[DIRECTIONS] Set down the listing below verbatim, but only from its first line through the line containing "import Module from 'manifold-3d';".
──────
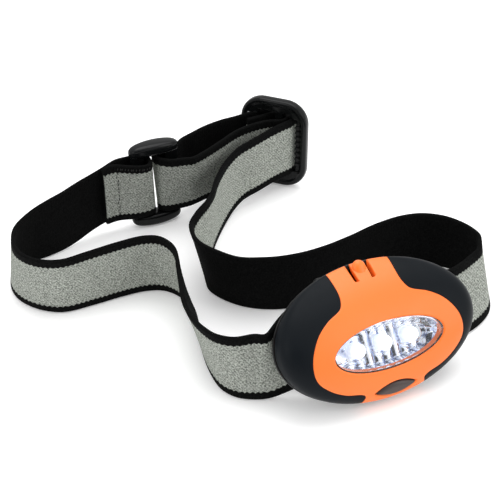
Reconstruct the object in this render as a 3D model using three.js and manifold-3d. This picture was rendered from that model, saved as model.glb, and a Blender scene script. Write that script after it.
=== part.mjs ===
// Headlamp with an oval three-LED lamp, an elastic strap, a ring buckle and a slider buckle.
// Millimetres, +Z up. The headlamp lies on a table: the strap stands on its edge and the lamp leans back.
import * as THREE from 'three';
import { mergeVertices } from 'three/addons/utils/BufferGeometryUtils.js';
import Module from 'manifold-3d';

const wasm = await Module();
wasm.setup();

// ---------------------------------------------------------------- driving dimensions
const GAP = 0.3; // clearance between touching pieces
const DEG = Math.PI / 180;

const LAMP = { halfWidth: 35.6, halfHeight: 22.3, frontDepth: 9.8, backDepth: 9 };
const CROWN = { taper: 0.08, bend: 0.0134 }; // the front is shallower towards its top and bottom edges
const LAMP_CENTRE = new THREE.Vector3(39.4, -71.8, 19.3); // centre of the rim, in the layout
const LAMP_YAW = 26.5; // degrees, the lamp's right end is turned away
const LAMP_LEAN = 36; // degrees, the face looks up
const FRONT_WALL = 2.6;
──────
[TASK SOLUTION]
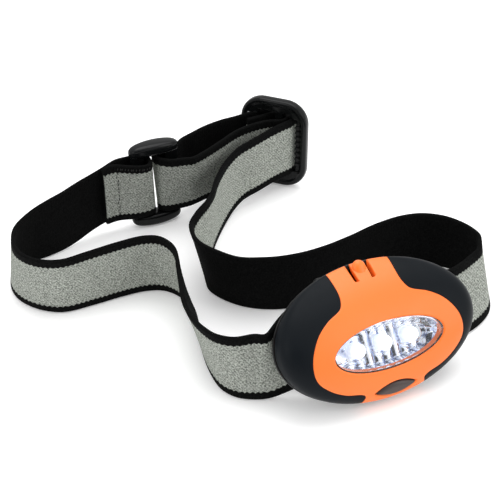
Reconstruct the object in this render as a 3D model using three.js and manifold-3d. This picture was rendered from that model, saved as model.glb, and a Blender scene script. Write that script after it.
=== part.mjs ===
// Headlamp with an oval three-LED lamp, an elastic strap, a ring buckle and a slider buckle.
// Millimetres, +Z up. The headlamp lies on a table: the strap stands on its edge and the lamp leans back.
import * as THREE from 'three';
import { mergeVertices } from 'three/addons/utils/BufferGeometryUtils.js';
import Module from 'manifold-3d';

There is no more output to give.